* [Collected material]

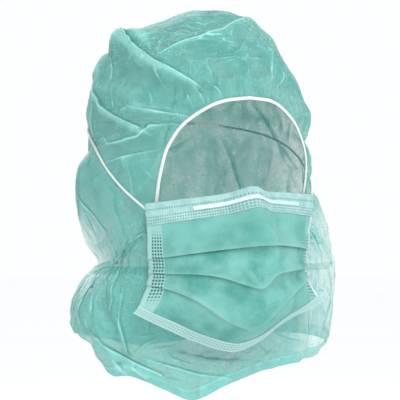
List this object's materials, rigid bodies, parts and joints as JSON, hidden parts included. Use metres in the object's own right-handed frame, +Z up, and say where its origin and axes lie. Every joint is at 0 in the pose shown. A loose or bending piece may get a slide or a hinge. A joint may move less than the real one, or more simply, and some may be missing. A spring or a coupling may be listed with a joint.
{
  "type": "astronaut hood with mask",
  "caption": "Disposable non-woven surgical hood that covers head, ears and neck, with an elastic-edged face opening and a built-in pleated face mask with nose strip and head elastic.",
  "frame": {"origin": "inner face of the crown, where it sits on the top of the head", "axes": "+Z up, the face opening looks along -Y, the wearer's right is -X"},
  "size_m": [0.2169, 0.2188, 0.2965],
  "materials": {
    "green_nonwoven": "thin translucent spunbond non-woven, matte with a faint fibre sheen",
    "mask_ply": "three-ply non-woven, matte, pressed pleats",
    "mint_binding": "spunbond binding strip with rows of weld dots",
    "nose_strip": "white strip under thin cloth, smooth",
    "white_elastic": "white knitted elastic cord, matte"
  },
  "bodies": {
    "root": {"hood_crown": "green_nonwoven", "neck_cape": "green_nonwoven", "face_binding": "white_elastic", "mask_body": "mask_ply", "mask_top_binding": "mint_binding", "mask_bottom_binding": "mint_binding", "nose_strip": "nose_strip", "head_elastic": "white_elastic"}
  },
  "joints": []
}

* [Goal of the exercise] Each line of the material above needs to be quoted exactly, please.

* [Finished exercise]
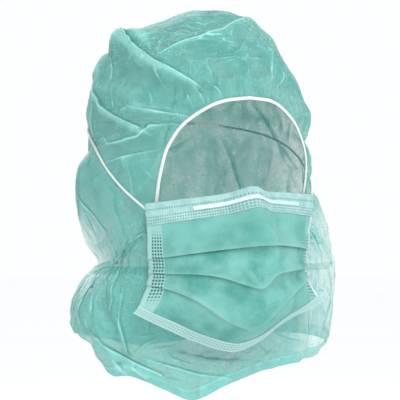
List this object's materials, rigid bodies, parts and joints as JSON, hidden parts included. Use metres in the object's own right-handed frame, +Z up, and say where its origin and axes lie. Every joint is at 0 in the pose shown. A loose or bending piece may get a slide or a hinge. A joint may move less than the real one, or more simply, and some may be missing. A spring or a coupling may be listed with a joint.
{
  "type": "astronaut hood with mask",
  "caption": "Disposable non-woven surgical hood that covers head, ears and neck, with an elastic-edged face opening and a built-in pleated face mask with nose strip and head elastic.",
  "frame": {"origin": "inner face of the crown, where it sits on the top of the head", "axes": "+Z up, the face opening looks along -Y, the wearer's right is -X"},
  "size_m": [0.2169, 0.2188, 0.2965],
  "materials": {
    "green_nonwoven": "thin translucent spunbond non-woven, matte with a faint fibre sheen",
    "mask_ply": "three-ply non-woven, matte, pressed pleats",
    "mint_binding": "spunbond binding strip with rows of weld dots",
    "nose_strip": "white strip under thin cloth, smooth",
    "white_elastic": "white knitted elastic cord, matte"
  },
  "bodies": {
    "root": {"hood_crown": "green_nonwoven", "neck_cape": "green_nonwoven", "face_binding": "white_elastic", "mask_body": "mask_ply", "mask_top_binding": "mint_binding", "mask_bottom_binding": "mint_binding", "nose_strip": "nose_strip", "head_elastic": "white_elastic"}
  },
  "joints": []
}